>> START

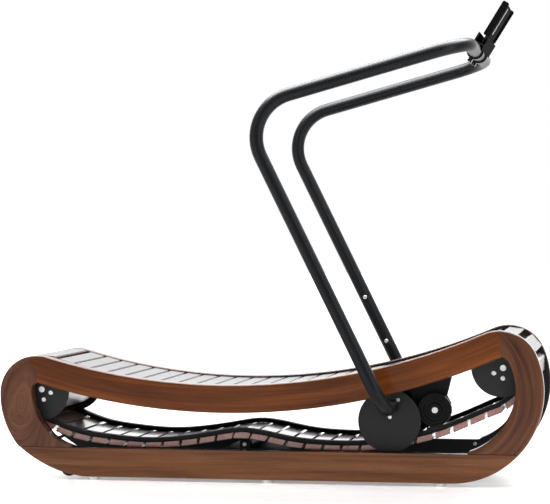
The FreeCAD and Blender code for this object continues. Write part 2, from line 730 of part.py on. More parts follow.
corners = [sleeve, leg_top, cross]
upper_points = [rail_side(p, -1) for p in corners] + [rail_side(p, 1) for p in reversed(corners)]
bend, cross_bend = size("bend_radius"), size("cross_bend")
upper = rounded_path(upper_points, [bend, cross_bend, cross_bend, bend])
handrail = swept(upper, tube).cut(swept(upper, bore))
leg_line = (leg_top - leg_foot).normalize()
rail_bolts, spigots, stubs = [], [], {}
for side, sign in (("right", -1), ("left", 1)):
    joint, inward = rail_side(sleeve, sign), Vector(0, -sign, 0)
    holes = []
    for step in (-82, 83):
        face = joint + leg_line * step + inward * tube
        rail_bolts.append(screw(face, inward, 6.5, 3.5, screw_radius, 2 * tube - 10))
        holes.append(bar(face + inward, face - inward * (2 * tube - 9), screw_radius + fit))
    drilled = Part.makeCompound(holes)
    handrail = handrail.cut(drilled)
    half_spigot = leg_line * (size("spigot_length") / 2)
    spigots.append(bar(joint - half_spigot, joint + half_spigot, bore - 0.2).cut(drilled))
    entry = Vector(leg_foot.x, sign * disc_inner, leg_foot.z)
    lower = rounded_path([entry, rail_side(leg_foot, sign), joint], [size("base_bend")])
    stubs[side] = swept(lower, tube).cut(swept(lower, bore)).cut(drilled)
feature("handrail", handrail)
for side, shape in stubs.items():
    feature(side + "_handrail_stub", shape)
feature("handrail_spigots", Part.makeCompound(spigots))
feature("handrail_bolts", Part.makeCompound(rail_bolts))

# Discs that carry the handrail stubs, with a shallow V pressed in round the tube
x, z = handrail_disc.x, handrail_disc.z
vee = [at(x - 80, z + 110), at(x - 22, z + 14), at(x, z - 4), at(x + 20, z + 12), at(x + 62, z + 110)]
vee_depth = 2.2
for side, sign in (("right", -1), ("left", 1)):
    holes = [(leg_foot, tube)] + [(point, screw_radius) for point in HANDRAIL_SCREWS]
    y_low, y_high = sorted((sign * (disc_outer - vee_depth), sign * (disc_outer + 1)))
    pressed = disc(handrail_disc, size("handrail_disc_radius"), sign, holes).cut(polygon(vee, y_low, y_high))
    feature(side + "_handrail_disc", pressed)
    for point in HANDRAIL_SCREWS:
        face = point + Vector(0, sign * (disc_outer - vee_depth), 0)
        panel_screws.append(screw(face, Vector(0, sign, 0), 6, 2.6, screw_radius, 3.8))

# wood screws through the side plates
for sign in (-1, 1):
    for x, z in ((-520, 40), (-250, 40), (180, 40), (460, 40), (614, 80), (-834, 200), (826, 205)):
        face = at(x, base + z, sign * disc_outer)
        panel_screws.append(screw(face, Vector(0, -sign, 0), 6, 2.6, 2.5, 30))
feature("panel_screws", Part.makeCompound(panel_screws))

# Tablet holder, clamped round the handrail's cross bar and leaning away from the runner
lean = size("holder_lean")
holder_origin = at(665, base + 1395)


def holder_point(along, ahead):
    """A point of the holder's side view: along its slope, and ahead of the runner's face."""
    return holder_origin + ray(lean, along) + ray(lean - 90, ahead)


def holder_polygon(points, y_low, y_high):
    return polygon([holder_point(*p) for p in points], y_low, y_high)


def holder_block(low, high, y_low, y_high):
    """A block square to the holder, from its (along, ahead) low corner to its high corner."""
    corners = [low, (high[0], low[1]), high, (low[0], high[1])]
    return holder_polygon(corners, y_low, y_high)


half_holder, half_bracket = size("holder_width") / 2, size("bracket_width") / 2
long, deep, cheek = size("holder_length"), size("holder_depth"), 6
tang, plate_near, plate_far = -29, 9, 9 + size("holder_plate")
back = holder_block((tang, plate_near), (long - 2, plate_far), -half_holder + cheek, half_holder - cheek)
slot = holder_block((22, plate_near - 1), (108, plate_far + 1), -2.5, 2.5)
feature("tablet_back", back.cut(slot))
side_rail = [
    (0, 3), (3, 0), (long - 3, 0), (long, 3), (long, deep - 4), (long - 4, deep), (4, deep), (0, deep - 4),
]
rails = [
    holder_polygon(side_rail, -half_holder, -half_holder + cheek),
    holder_polygon(side_rail, half_holder - cheek, half_holder),
]
feature("tablet_side_rails", Part.makeCompound(rails))
floor_low, floor_high = -33, -30
channel = [
    (-1, -13), (-1, -10), (floor_high, -10), (floor_high, 23.5), (-2, 23.5), (-2, 26.5), (-47, 26.5),
    (-47, 23.5), (floor_low, 23.5), (floor_low, -13),
]
bracket = holder_polygon(channel, -half_bracket, half_bracket)
feature("tablet_bracket", bracket)
clamps, clamp_screws = [], []
clamp_half, nip = 16, Vector(0, 1, 0)
for y in (-75, 75):
    low, high = y - clamp_half, y + clamp_half
    near, far = Vector(bar_x, low, cross.z), Vector(bar_x, high, cross.z)
    clamp = bar(near, far, tube + 6).fuse(holder_block((-95, -3), (-78, 10), low, high))
    clamp = clamp.cut(bar(near - nip, far + nip, tube + fit))
    clamp = clamp.cut(holder_block((floor_low, -40), (60, 60), low - 1, high + 1))
    clamp = clamp.cut(holder_block((-47.5, 23.5), (60, 60), low - 1, high + 1))
    split = holder_block((-99, 2.5), (-80, 4.5), low - 1, high + 1)
    head_at = holder_point(-90, -3) + Vector(0, y, 0)
    clamp_screw = screw(head_at, ray(lean + 90), 4.5, 3, 2.5, 12)
    clamps.append(clamp.cut(split).cut(clamp_screw).removeSplitter())
    clamp_screws.append(clamp_screw)
feature("tablet_clamps", Part.makeCompound(clamps))
feature("tablet_clamp_screws", Part.makeCompound(clamp_screws))

# Rubber feet under the rails, and transport wheels behind their rear ends
board_y = (size("frame_outer") + inner_y) / 2
feet = [
    bar(at(x, 0, sign * board_y), at(x, base, sign * board_y), size("foot_radius"))
    for sign in (-1, 1) for x in (-560, 0, 540)
]
feature("feet", Part.makeCompound(feet))
roller = at(size("roller_x"), size("roller_lift") + size("roller_radius"))
roller_out = disc_inner - 4
roller_in = roller_out - size("roller_width")
for side, sign in (("right", -1), ("left", 1)):
    near, far = roller + Vector(0, sign * roller_in, 0), roller + Vector(0, sign * roller_out, 0)
    feature(side + "_transport_wheel", ring(near, far, size("roller_radius"), stud_radius + fit))
    studs.append(shouldered_stud(roller, roller_in - 3, roller_out + 1, sign, stud_radius))
feature("roller_studs", Part.makeCompound(studs))

doc.recompute()
for obj in PARTS:
    if "Invalid" in obj.State or "Error" in obj.State:
        raise RuntimeError("failed object: " + obj.Label)
    if obj.Shape.isNull() or not obj.Shape.isValid():
        raise RuntimeError("bad shape: " + obj.Label)
os.makedirs("parts", exist_ok=True)
for obj in PARTS:
    obj.Shape.exportStep("parts/%s.step" % obj.Label)
print("belt length", round(path.Length), "pitch", round(path.Length / count, 2))
print("tube volume ratio", round(swept(upper, tube).Volume / (pi * tube**2 * upper.Length), 4))
print("axles", front_axle, rear_axle, "wheel", wheel, "return roller", return_z, "cross bar", cross)
print(len(PARTS), "nodes exported")
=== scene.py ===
import bmesh
import bpy
from math import cos, hypot, radians, sin
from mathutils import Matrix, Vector


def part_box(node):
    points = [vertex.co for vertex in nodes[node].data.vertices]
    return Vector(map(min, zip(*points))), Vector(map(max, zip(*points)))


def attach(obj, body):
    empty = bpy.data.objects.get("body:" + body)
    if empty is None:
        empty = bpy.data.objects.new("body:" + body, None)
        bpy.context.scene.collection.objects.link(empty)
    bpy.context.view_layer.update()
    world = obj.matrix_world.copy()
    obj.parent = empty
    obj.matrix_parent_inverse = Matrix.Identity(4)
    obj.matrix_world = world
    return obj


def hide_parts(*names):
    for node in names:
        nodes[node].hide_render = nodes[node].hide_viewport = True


# Looks of the curved manual treadmill. Every piece is in metres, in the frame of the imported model:
# +X front, +Y the runner's left, +Z up, origin on the floor under the middle.
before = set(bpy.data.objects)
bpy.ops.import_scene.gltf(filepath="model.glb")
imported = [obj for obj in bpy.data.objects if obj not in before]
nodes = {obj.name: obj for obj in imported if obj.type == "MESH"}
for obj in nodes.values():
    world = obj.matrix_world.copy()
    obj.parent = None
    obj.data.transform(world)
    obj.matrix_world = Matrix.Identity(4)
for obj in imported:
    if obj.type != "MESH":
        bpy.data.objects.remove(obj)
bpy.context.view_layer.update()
SIDES = ("right", "left")


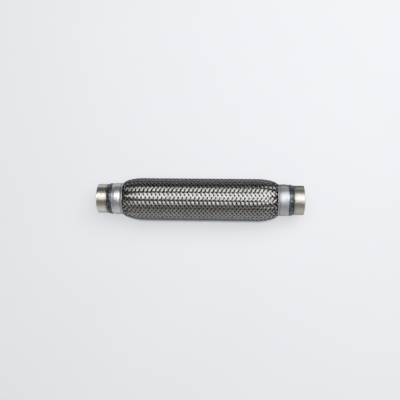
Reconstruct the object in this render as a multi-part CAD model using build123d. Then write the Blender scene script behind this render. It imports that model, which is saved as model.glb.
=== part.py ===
"""Exhaust flex pipe: a braided flexible tube with a plain stub pipe welded on at each end.

The pipe lies along X with its middle at the origin, the inlet at -X and the outlet at +X. Inside
the braid a corrugated bellows keeps the gas in, and an interlocked liner guides it. At each end a
crimped collar holds liner, bellows and braid together, and a weld bead joins the stub pipe to it.
Sizes are in millimetres. A profile is drawn as (x, radius) and turned about X.
"""

from build123d import *
from math import atan, atan2, cos, floor, hypot, pi, sin, sqrt, tan
import os

# Stub pipes
bore_radius = 22.5
pipe_wall = 1.5
stub_projection = 20.0
weld_spacing = 300.0
edge_break = 0.25

# The length of a stub inside its collar is swaged down a little
swage_depth = 0.3
insertion_depth = 10.0

# Weld beads
bead_width = 8.4
bead_height = 1.9
bead_shift = 0.9
bead_cover = 1.3

# What a collar grips: the liner's cuff, the bellows' cuff and the braid's flattened end
liner_cuff_step = 0.3
liner_cuff_wall = 0.6
bellows_wall = 0.4
braid_end_wall = 1.1

# Collars
collar_wall = 1.5
collar_length = 21.4
collar_ease = 0.3
neck_clearance = 0.1
neck_margin = 0.4
neck_run = 4.5
groove_width = 2.4
groove_slope = 1.4
lip_length = 1.0
lip_flare = 1.0
collar_bend = 2.0

# Braid
braid_radius = 34.6
braid_wall = 1.5
weave_relief = 1.0
strands_each_way = 24
strand_row_pitch = 6.6
mouth_row_growth = 0.4
float_cells = 2
gap_rows = (2, 3)
gap_share = 0.27
gap_margin = 0.8
mouth_radius_gain = 0.6
mouth_gap = 0.1
shoulder_length = 30.0
shoulder_fullness = 1.5
shoulder_power = 0.4

# Bellows
bellows_root_radius = 25.6
bellows_crest_radius = 32.2
bellows_pitch = 8.4
bellows_flat = 1.0
bellows_clearance = 0.8
bellows_lead = 5.0
bellows_end_run = 1.5

# Interlocked liner
liner_body_wall = 1.8
liner_pitch = 6.1
liner_groove_width = 1.3
liner_groove_depth = 0.7
liner_end_gap = 1.0
liner_end_run = 1.5

# Radii and places that follow from the sizes above
stub_radius = bore_radius + pipe_wall
swaged_radius = stub_radius - swage_depth
weld_x = weld_spacing / 2
end_x = weld_x + stub_projection
bead_x = weld_x - bead_shift
bead_outer_x = bead_x + bead_width / 2
bead_inner_x = bead_x - bead_width / 2
stub_inner_x = weld_x - insertion_depth

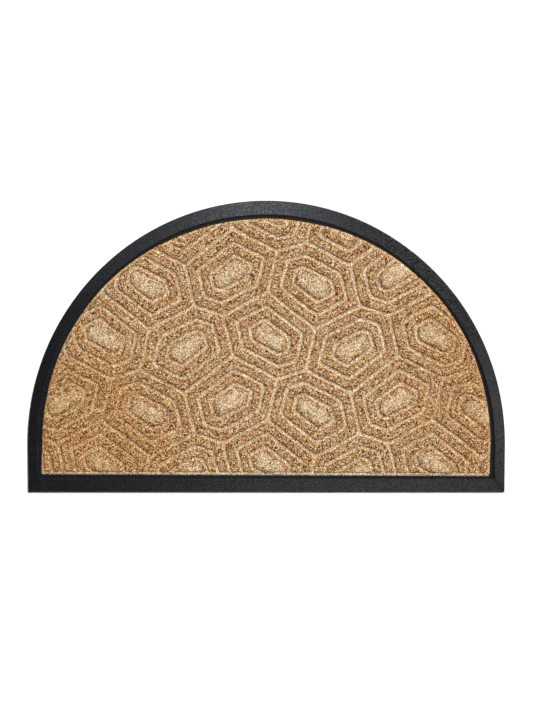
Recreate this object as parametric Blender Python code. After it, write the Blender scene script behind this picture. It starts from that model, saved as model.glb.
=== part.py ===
"""Half-round doormat: a moulded rubber tray with a raised border, and an embossed felt panel laid in it.

Metres, +Z up. The mat lies on the ground. X runs along the straight edge and +Y points to the top of
the arc. The origin is on the ground, half way along the mat's width and half way along its depth.
"""

import math
from collections import namedtuple

import bmesh
import bpy

MM = 0.001

# Outline of the mat: half an ellipse on top of two short straight sides
MAT_WIDTH = 0.750
ARC_RISE = 0.381
SPRING_HEIGHT = 0.077
SIDE_DRAW_IN = 0.8 * MM
MAT_CORNER_RADIUS = 1.5 * MM
MAT_DEPTH = SPRING_HEIGHT + ARC_RISE
ARC_STEPS = 96
CORNER_STEPS = 3
SMALLEST_CORNER = 0.5 * MM

# Recess of the tray, which holds the panel
RECESS_RADIUS = 0.3575
RECESS_BASE = 0.0225
RECESS_CORNER_RADIUS = 2.5 * MM
TRAY_FLOOR = 2.2 * MM

# Section of the tray from its underside, round the border and down to the floor of the recess. Each corner
# follows the mat's outline or the recess's, lies that far from it towards the border's middle, and has
# its height
Corner = namedtuple("Corner", "follows away height")
TRAY_SECTION = (
    Corner("mat", 0.6 * MM, 0.0),
    Corner("mat", 0.0, 0.6 * MM),
    Corner("mat", 0.0, 2.2 * MM),
    Corner("mat", 0.3 * MM, 2.7 * MM),
    Corner("mat", 1.1 * MM, 3.1 * MM),
    Corner("recess", 3.4 * MM, 5.7 * MM),
    Corner("recess", 1.8 * MM, 6.0 * MM),
    Corner("recess", 0.7 * MM, 5.8 * MM),
    Corner("recess", 0.2 * MM, 5.1 * MM),
    Corner("recess", 0.0, TRAY_FLOOR),
)

# Panel of felt: its outline, the pressed rim round it and its thickness
PANEL_RADIUS = 0.3518
SHOULDER_SWELL = 2.4 * MM
PANEL_BASE = 0.0266
PANEL_CORNER_RADIUS = 3.5 * MM
PANEL_BASE_SLOPE = -0.004
PANEL_BASE_SHIFT = -1.5 * MM
PANEL_SEAT_GAP = 0.3 * MM
PANEL_UNDERSIDE = TRAY_FLOOR + PANEL_SEAT_GAP
RIM_WIDTH = 4.6 * MM
RIM_TOP = 4.9 * MM
RIM_ROUNDING = 0.6 * MM
GROOVE_FLOOR = 5.1 * MM
RELIEF = 2.1 * MM
PAD_CROWN = 0.5 * MM

# Waviness of the panel's cut edge round the arc: waves in the half circle, size and phase
EDGE_WAVES = (
    (5, 0.45 * MM, 0.6),
    (11, 0.30 * MM, 2.1),
    (23, 0.20 * MM, 4.0),
)

# The embossed repeat of four irregular hexagons: its size, where its half-turn centre lies from the middle
# of the mat's straight edge, and the two corners that give all the others by half turns and glides
REPEAT_WIDTH = 0.260
REPEAT_HEIGHT = 0.200
REPEAT_CENTRE = (-0.0900, 0.2850)
SHORT_SIDE_CORNER = (0.0225, -0.0075)
LONG_SIDE_CORNER = (0.0375, -0.0710)

# Grooves and bands of each hexagon, measured across
GROOVE_WIDTH = 3.6 * MM
WALL_RUN = 1.2 * MM
OUTER_BAND = 12.5 * MM
INNER_BAND = 11.0 * MM
PAD_SHOULDER = 5.0 * MM

# The block that carries the relief reaches past the panel on every side before it is cut to the outline
BLOCK_MARGIN = 0.075
BLOCK_UNDERSIDE = -5.0 * MM
REPEATS_EACH_WAY = 3
WELD_DISTANCE = 0.1 * MM
MASK_TOP = 12.0 * MM

# Colour and roughness of the two materials
RUBBER = ((0.024, 0.027, 0.032), 0.62)
FELT = ((0.42, 0.26, 0.12), 0.95)


def clear_scene():
    for item in list(bpy.data.objects):
        bpy.data.objects.remove(item, do_unlink=True)


def new_collection(name):
    collection = bpy.data.collections.new(name)
    bpy.context.scene.collection.children.link(collection)
    return collection


def new_material(name, colour, roughness):
    material = bpy.data.materials.new(name)
    material.use_nodes = True
    shader = material.node_tree.nodes["Principled BSDF"]
    shader.inputs["Base Color"].default_value = (*colour, 1.0)
    shader.inputs["Roughness"].default_value = roughness
    shader.inputs["Metallic"].default_value = 0.0
    return material


def object_from(bm, name, collection, material=None):
    bmesh.ops.recalc_face_normals(bm, faces=bm.faces)
    mesh = bpy.data.meshes.new(name)
    bm.to_mesh(mesh)
    bm.free()
    if material:
        mesh.materials.append(material)
    item = bpy.data.objects.new(name, mesh)
    collection.objects.link(item)
    return item


def arc_points(centre, radii, start, end, steps):
    """Points on an arc of an ellipse, both ends included."""
    turns = [start + (end - start) * step / steps for step in range(steps + 1)]
    return [(centre[0] + radii[0] * math.cos(t), centre[1] + radii[1] * math.sin(t)) for t in turns]


def half_round(half_width, rise, base, corner_radius, draw_in=0.0, base_slope=0.0, base_shift=0.0):
    """Outline of a half-round, anticlockwise from the right end of the arc, as (x, y) from the straight edge.

    draw_in is how far the sides lean in at the bottom. base_slope tilts the bottom edge, and base_shift
    moves it sideways.
    """
    points = arc_points((0.0, SPRING_HEIGHT), (half_width, rise), 0.0, math.pi, ARC_STEPS)
    corner = half_width - draw_in - corner_radius
    for side, first_turn in ((-1, math.pi), (1, 1.5 * math.pi)):
        middle = (side * corner + base_shift, base + corner_radius + base_slope * side * corner)
        radii = (corner_radius, corner_radius)
        points += arc_points(middle, radii, first_turn, first_turn + math.pi / 2, CORNER_STEPS)
    return points


def mat_outline(inset):
    half_width = MAT_WIDTH / 2 - inset
    return half_round(half_width, ARC_RISE - inset, inset, MAT_CORNER_RADIUS, draw_in=SIDE_DRAW_IN)


def recess_outline(outset):
    radius = RECESS_RADIUS + outset
    return half_round(radius, radius, RECESS_BASE - outset, RECESS_CORNER_RADIUS + max(outset, 0.0))


def panel_outline(inset):
    """The panel's cut edge: a half-round that is fuller at its shoulders and wanders a little."""
    radius = PANEL_RADIUS - inset
    corner = max(PANEL_CORNER_RADIUS - inset, SMALLEST_CORNER)
    points = half_round(
        radius, radius, PANEL_BASE + inset, corner, base_slope=PANEL_BASE_SLOPE, base_shift=PANEL_BASE_SHIFT
    )
    for step in range(ARC_STEPS + 1):
        x, y = points[step]
        turn = math.pi * step / ARC_STEPS
        swell = SHOULDER_SWELL * math.sin(2 * turn) ** 2
        drift = sum(size * math.sin(waves * turn + phase) for waves, size, phase in EDGE_WAVES)
        scale = 1.0 + (swell + drift * math.sin(turn)) / radius
        points[step] = (x * scale, SPRING_HEIGHT + (y - SPRING_HEIGHT) * scale)
    return points


def loft(rings):
    """A closed solid through outlines of one point count, each given with its height, capped at both ends."""
    bm = bmesh.new()
    loops = []
    for outline, height in rings:
        loops.append([bm.verts.new((x, y - MAT_DEPTH / 2, height)) for x, y in outline])
    for lower, upper in zip(loops, loops[1:]):
        for i in range(len(lower)):
            bm.faces.new((lower[i - 1], lower[i], upper[i], upper[i - 1]))
    bm.faces.new(loops[0])
    bm.faces.new(loops[-1])
    return bm


def make_tray(collection):
    """One moulded piece: a thin floor and a border that rises from its outer edge to a rounded crest."""
    outlines = {"mat": mat_outline, "recess": recess_outline}
    rings = [(outlines[corner.follows](corner.away), corner.height) for corner in TRAY_SECTION]
    return object_from(loft(rings), "rubber_tray", collection, new_material("rubber", *RUBBER))


def repeat_places(point):
    """The four places of a point in one repeat: as it is, after a half turn, and after the two glides."""
    x, y = point
    across, up = REPEAT_WIDTH / 2, REPEAT_HEIGHT / 2
    return ((x, y), (-x, -y), (across - x, up + y), (across + x, up - y))


def first_hexagon():
    """Corners of one hexagon of the repeat, from its half-turn centre."""
    short_here, short_turned, short_glide, _ = repeat_places(SHORT_SIDE_CORNER)
    long_here, long_turned, long_glide, _ = repeat_places(LONG_SIDE_CORNER)
    long_above = (long_here[0], long_here[1] + REPEAT_HEIGHT)
    return (long_turned, long_above, short_glide, long_glide, short_here, short_turned)


def hexagons():
    """Every hexagon that the block needs, as corners from the middle of the straight edge."""
    reach = PANEL_RADIUS + BLOCK_MARGIN
    top = SPRING_HEIGHT + reach
    placed = [repeat_places(corner) for corner in first_hexagon()]
    repeats = range(-REPEATS_EACH_WAY, REPEATS_EACH_WAY + 1)
    for column in repeats:
        for row in repeats:
            shift_x = REPEAT_CENTRE[0] + column * REPEAT_WIDTH
            shift_y = REPEAT_CENTRE[1] + row * REPEAT_HEIGHT
            for kind in range(len(placed[0])):
                corners = [(places[kind][0] + shift_x, places[kind][1] + shift_y) for places in placed]
                middle_x = sum(x for x, _ in corners) / len(corners)
                middle_y = sum(y for _, y in corners) / len(corners)
                if abs(middle_x) < reach and -BLOCK_MARGIN < middle_y < top:
                    yield corners


def hexagon_steps():
    """Insets that shape a hexagon from its outer line to its centre pad: width across and rise."""
    steps = [(GROOVE_WIDTH / 2, 0.0)]
    for band in (OUTER_BAND, INNER_BAND):
        steps += [(WALL_RUN, RELIEF), (band, 0.0), (WALL_RUN, -RELIEF), (GROOVE_WIDTH, 0.0)]
    return steps + [(WALL_RUN, RELIEF), (PAD_SHOULDER, PAD_CROWN)]


def make_relief_block(collection, material):
    """A block whose top is the embossed relief: bands and pads stand above the grooves between them."""
    bm = bmesh.new()
    for corners in hexagons():
        bm.faces.new([bm.verts.new((x, y - MAT_DEPTH / 2, GROOVE_FLOOR)) for x, y in corners])
    bmesh.ops.remove_doubles(bm, verts=bm.verts, dist=WELD_DISTANCE)
    for face in bm.faces:
        face.normal_update()
        if face.normal.z < 0:
            face.normal_flip()
    tops = list(bm.faces)
    for across, rise in hexagon_steps():
        bmesh.ops.inset_individual(bm, faces=tops, thickness=across, depth=rise, use_even_offset=True)
    rim = [edge for edge in bm.edges if edge.is_boundary]
    skirt = bmesh.ops.extrude_edge_only(bm, edges=rim)["geom"]
    for corner in (item for item in skirt if isinstance(item, bmesh.types.BMVert)):
        corner.co.z = BLOCK_UNDERSIDE
    lowest = [edge for edge in bm.edges if edge.is_boundary]
    bmesh.ops.edgeloop_fill(bm, edges=lowest)
    return object_from(bm, "carpet_panel", collection, material)


def make_panel_mask(collection):
    """The space that the panel may fill: its outline up to the pressed rim, and a smaller one above it."""
    inner = RIM_WIDTH + WALL_RUN
    rings = [
        (panel_outline(0.0), PANEL_UNDERSIDE),
        (panel_outline(0.0), RIM_TOP - RIM_ROUNDING),
        (panel_outline(RIM_ROUNDING), RIM_TOP),
        (panel_outline(RIM_WIDTH), RIM_TOP),
        (panel_outline(inner), RIM_TOP + RELIEF),
        (panel_outline(inner), MASK_TOP),
    ]
    mask = object_from(loft(rings), "panel_outline_mask", collection)
    mask.hide_render = True
    mask.display_type = "WIRE"
    return mask


def make_panel(collection, cutters):
    """The felt panel: the relief block cut to the panel's outline, with a pressed rim all round."""
    panel = make_relief_block(collection, new_material("carpet_felt", *FELT))
    cut = panel.modifiers.new("cut to outline", "BOOLEAN")
    cut.operation = "INTERSECT"
    cut.solver = "EXACT"
    cut.object = make_panel_mask(cutters)
    return panel


def main():
    clear_scene()
    parts = new_collection("half_round_doormat")
    cutters = new_collection("cutters")
    make_tray(parts)
    make_panel(parts, cutters)


main()
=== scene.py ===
"""The half-round doormat as it looks: an embossed felt panel lying in its moulded rubber tray.

Everything is in metres, in the frame of the CAD solids: the middle of the mat is at the origin and its
straight edge is at the lowest y. The panel is pressed from a flat cut sheet by one rule, and short needled
fibres in four shades lie on it.
"""

import math
from collections import namedtuple

import bmesh
import bpy
import numpy as np
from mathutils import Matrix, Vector
from mathutils.geometry import delaunay_2d_cdt


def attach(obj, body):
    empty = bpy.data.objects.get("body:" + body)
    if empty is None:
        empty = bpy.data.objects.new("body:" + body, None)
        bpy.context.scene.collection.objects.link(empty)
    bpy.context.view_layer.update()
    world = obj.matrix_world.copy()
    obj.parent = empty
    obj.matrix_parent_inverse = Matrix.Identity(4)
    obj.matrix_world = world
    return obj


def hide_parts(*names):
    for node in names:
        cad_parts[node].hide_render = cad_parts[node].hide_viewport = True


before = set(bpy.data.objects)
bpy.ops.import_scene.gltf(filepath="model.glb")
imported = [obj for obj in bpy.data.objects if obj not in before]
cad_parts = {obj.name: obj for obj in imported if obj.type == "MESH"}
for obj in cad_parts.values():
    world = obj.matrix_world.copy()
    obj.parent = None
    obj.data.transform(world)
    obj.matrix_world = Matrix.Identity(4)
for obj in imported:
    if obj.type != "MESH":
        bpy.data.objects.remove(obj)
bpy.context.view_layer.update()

MM = 0.001

# The mat's outline, as in the solids.
MAT_DEPTH = 0.458
SPRING_HEIGHT = 0.077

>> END

Across the entries, how many lines hold the word "values"? Say only the number.

_SOLUTION_
2